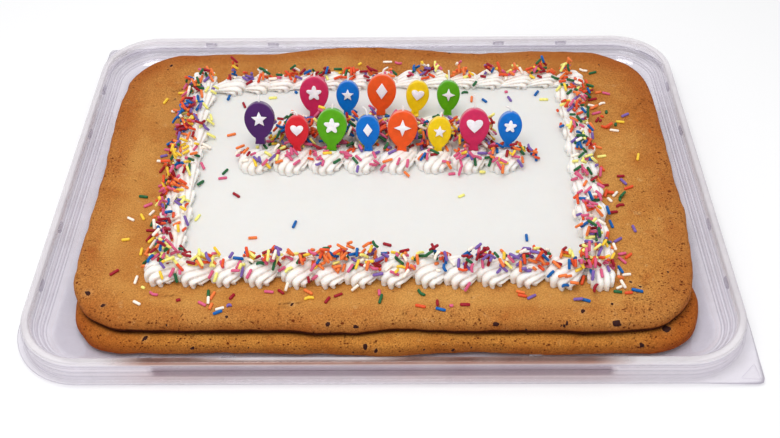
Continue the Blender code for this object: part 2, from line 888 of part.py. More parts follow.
def trim(host, cutter):
    """Cut the host and keep its main body."""
    boolean(host, "DIFFERENCE", cutter)
    bake(host)
    keep_main_body(host)


def main():
    clear_scene()
    rng = random.Random(SEED)
    parts = new_collection("cookie_cake")
    cutters = new_collection("cutters")
    sockets = new_collection("sockets")

    build_tray(parts)

    lower = cookie_outline(LOWER_CENTRE, LOWER_SWELLS, LOWER_PHASE)
    build_cookie("cookie_lower", LOWER_FLOOR, lower, parts)
    upper = cookie_outline(UPPER_CENTRE, UPPER_SWELLS, UPPER_PHASE)
    cookie = build_cookie("cookie_upper", UPPER_FLOOR, upper, parts)

    icing = wax("icing", COLOURS["icing"], 0.45)
    field = build_slab("icing_field", field_outline(0.0), FIELD_FLOOR, FIELD_TOP, parts, icing)
    border = build_border(parts, icing, rng)
    front = build_row("row_front", ROW_FRONT_COUNT, ROW_FRONT_PITCH, ROW_FRONT_Y, parts, icing)
    rear = build_row("row_rear", ROW_REAR_COUNT, ROW_REAR_PITCH, ROW_REAR_Y, parts, icing)
    blocked = build_candles(parts, sockets)

    below = COOKIE_TOP - CUTTER_DEPTH
    ground = build_slab("ground", field_outline(CUTTER_REACH), below, FIELD_FLOOR, cutters)
    room = build_slab("field_room", field_outline(GAP), below, ROW_FLOOR, cutters)
    trim(border, ground)

    scatter(cookie, spread(SPRINKLES_ON_COOKIE, rng, cookie_spot, 0.011), rng)
    near_rows = []
    for y in (ROW_FRONT_Y, ROW_REAR_Y):
        for number in range(ROW_FRONT_COUNT):
            x = (number - (ROW_FRONT_COUNT - 1) / 2) * ROW_FRONT_PITCH
            near_rows.append((x, y, ROW_CLEARANCE))
    scatter(field, spread(SPRINKLES_ON_FIELD, rng, field_spot, 0.020, near_rows), rng)
    scatter(border, spread(SPRINKLES_ON_BORDER, rng, border_spot, 0.0095), rng)
    on_front = row_spot(ROW_FRONT_Y, ROW_FRONT_PITCH * (ROW_FRONT_COUNT - 1) / 2)
    scatter(front, spread(SPRINKLES_ON_FRONT_ROW, rng, on_front, 0.010, blocked), rng)
    on_rear = row_spot(ROW_REAR_Y, ROW_REAR_PITCH * (ROW_REAR_COUNT - 1) / 2)
    scatter(rear, spread(SPRINKLES_ON_REAR_ROW, rng, on_rear, 0.010, blocked), rng)

    trim(border, ground)
    trim(border, room)
    trim(front, room)
    trim(rear, room)
    trim(front, sockets)
    trim(rear, sockets)
    for obj in list(cutters.objects) + list(sockets.objects):
        obj.hide_render = True
        obj.display_type = "WIRE"


main()
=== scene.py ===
"""Looks of the double cookie cake in its clear tray: crumb, piping, candles and sprinkles.

Metres, Z up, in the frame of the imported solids: X runs along the long side and Y from
the front to the back. Laid out as a Blender add-on and run as a script.
"""

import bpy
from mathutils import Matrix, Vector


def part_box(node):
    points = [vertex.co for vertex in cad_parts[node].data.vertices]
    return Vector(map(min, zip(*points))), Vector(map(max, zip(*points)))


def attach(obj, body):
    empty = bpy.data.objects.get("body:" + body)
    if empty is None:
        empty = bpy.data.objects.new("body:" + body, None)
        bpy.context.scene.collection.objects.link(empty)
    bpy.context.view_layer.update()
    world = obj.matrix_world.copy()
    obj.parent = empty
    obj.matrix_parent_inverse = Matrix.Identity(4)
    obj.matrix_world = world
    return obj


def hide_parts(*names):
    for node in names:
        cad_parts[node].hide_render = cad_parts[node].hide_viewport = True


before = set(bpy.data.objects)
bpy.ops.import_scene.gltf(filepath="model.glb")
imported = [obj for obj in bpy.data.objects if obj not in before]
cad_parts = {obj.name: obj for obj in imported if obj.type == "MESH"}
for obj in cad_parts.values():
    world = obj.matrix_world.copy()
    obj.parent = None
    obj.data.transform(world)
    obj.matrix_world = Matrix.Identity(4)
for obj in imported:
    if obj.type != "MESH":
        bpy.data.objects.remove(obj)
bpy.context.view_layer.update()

import random
from math import asin, atan2, ceil, copysign, cos, exp, hypot, pi, radians, sin, sqrt, tau

import bmesh
import bpy
import numpy as np
from bpy.props import FloatProperty, FloatVectorProperty, IntProperty, PointerProperty
from mathutils import Euler, Matrix, Vector, noise
from mathutils.bvhtree import BVHTree
from mathutils.kdtree import KDTree

bl_info = {
    "name": "Cookie Cake Looks",
    "version": (1, 0, 0),
    "blender": (4, 5, 0),
    "location": "3D View > Sidebar > Cookie Cake",
    "description": "Dresses the solids of a double cookie cake as the real thing",
    "category": "Mesh",
}

SEED = 4127
MM = 0.001

# Gap between neighbouring pieces, and distance under which points are one point
GAP = 0.0003
WELD = 0.000001

# Heights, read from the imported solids
TRAY_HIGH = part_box("tray")[1]
LOWER_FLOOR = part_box("cookie_lower")[0].z
UPPER_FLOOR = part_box("cookie_upper")[0].z
COOKIE_THICK = UPPER_FLOOR - GAP - LOWER_FLOOR
COOKIE_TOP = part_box("icing_field")[0].z - GAP
ROW_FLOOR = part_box("row_front")[0].z
FIELD_TOP = ROW_FLOOR - GAP

# Tray
TRAY_SHEET = 0.0008
TRAY_CORNER = 0.0495
# Distance in from the flange's edge and height of each bend, from the floor out
TRAY_BENDS = [
    (0.0205, TRAY_SHEET), (0.0193, 0.0045), (0.0170, 0.0045), (0.0164, 0.0082), (0.0141, 0.0082),
    (0.0135, 0.0120), (0.0117, 0.0120), (0.0105, 0.0180), (0.0055, 0.0180), (0.0050, 0.0150),
    (0.0046, 0.0148), (0.0044, 0.0104), (0.0040, 0.0102), (0.0038, 0.0062), (0.0035, 0.0033),
]
# Points along a corner, a long and a short side, here and for the cookies
TRAY_STEPS = (36, 140, 96)
FLANGE_WIDTH = 0.0035
FLANGE_TOP = 0.0033
FLANGE_ROWS = 8
# Corners, anticlockwise from the far right one, that run out to a tab
TAB_CORNERS = (1, 3)
TAB_SQUARENESS = 26
TAB_DROOP = 0.0013
CATCH_SIZE = (0.010, 0.0018, 0.0040)
CATCH_TOP = 0.0168
CATCH_EDGE = 0.0004
CATCHES_ALONG_X = (-0.152, -0.098, 0.098, 0.152)
CATCHES_ALONG_Y = (-0.108, -0.052, 0.052, 0.108)
# Painted reflection of the cookie's brown on the front rim, but for one stretch with a painted highlight:
# middle and half length
REFLECTED_BROWN_RIM = (-0.008, 0.172)
HIGHLIGHT_RIM = (-0.052, 0.070)
# Length over which those tones fade
RIM_FADE = 0.03
# Strength of the bend tint's painted light: painted shadow on the floor, painted dark lines at a sharp and
# a plain bend, and a faint painted shadow on the flange
FLOOR_PAINTED_SHADOW, SHARP_BEND_PAINTED_SHADE, PLAIN_BEND_PAINTED_SHADE, FLANGE_PAINTED_SHADOW = 0.35, 1.0, 0.6, 0.04
# Where the front wall begins, and the half length and heights of its long panel
FRONT_WALL = -0.15
PANEL_HALF = 0.149
PANEL_HEIGHTS = (0.0055, 0.0150)
FLOOR_INSETS = (0.070, 0.050, 0.034, 0.025)
# Distance in from the flange's edge of the fold that gets the painted dark line of a sharp bend
SHARP_BEND = 0.0105
CATCH_INSET = 0.0112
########
WRITTEN TASK =
Begin with the line that has "below = COOKIE_TOP - CUTTER_DEPTH" in the listing above and end after the line that has "obj.matrix_parent_inverse = Matrix.Identity(4)"; output those lines exactly.

OUTPUT BELOW =
    below = COOKIE_TOP - CUTTER_DEPTH
    ground = build_slab("ground", field_outline(CUTTER_REACH), below, FIELD_FLOOR, cutters)
    room = build_slab("field_room", field_outline(GAP), below, ROW_FLOOR, cutters)
    trim(border, ground)

    scatter(cookie, spread(SPRINKLES_ON_COOKIE, rng, cookie_spot, 0.011), rng)
    near_rows = []
    for y in (ROW_FRONT_Y, ROW_REAR_Y):
        for number in range(ROW_FRONT_COUNT):
            x = (number - (ROW_FRONT_COUNT - 1) / 2) * ROW_FRONT_PITCH
            near_rows.append((x, y, ROW_CLEARANCE))
    scatter(field, spread(SPRINKLES_ON_FIELD, rng, field_spot, 0.020, near_rows), rng)
    scatter(border, spread(SPRINKLES_ON_BORDER, rng, border_spot, 0.0095), rng)
    on_front = row_spot(ROW_FRONT_Y, ROW_FRONT_PITCH * (ROW_FRONT_COUNT - 1) / 2)
    scatter(front, spread(SPRINKLES_ON_FRONT_ROW, rng, on_front, 0.010, blocked), rng)
    on_rear = row_spot(ROW_REAR_Y, ROW_REAR_PITCH * (ROW_REAR_COUNT - 1) / 2)
    scatter(rear, spread(SPRINKLES_ON_REAR_ROW, rng, on_rear, 0.010, blocked), rng)

    trim(border, ground)
    trim(border, room)
    trim(front, room)
    trim(rear, room)
    trim(front, sockets)
    trim(rear, sockets)
    for obj in list(cutters.objects) + list(sockets.objects):
        obj.hide_render = True
        obj.display_type = "WIRE"


main()
=== scene.py ===
"""Looks of the double cookie cake in its clear tray: crumb, piping, candles and sprinkles.

Metres, Z up, in the frame of the imported solids: X runs along the long side and Y from
the front to the back. Laid out as a Blender add-on and run as a script.
"""

import bpy
from mathutils import Matrix, Vector


def part_box(node):
    points = [vertex.co for vertex in cad_parts[node].data.vertices]
    return Vector(map(min, zip(*points))), Vector(map(max, zip(*points)))


def attach(obj, body):
    empty = bpy.data.objects.get("body:" + body)
    if empty is None:
        empty = bpy.data.objects.new("body:" + body, None)
        bpy.context.scene.collection.objects.link(empty)
    bpy.context.view_layer.update()
    world = obj.matrix_world.copy()
    obj.parent = empty
    obj.matrix_parent_inverse = Matrix.Identity(4)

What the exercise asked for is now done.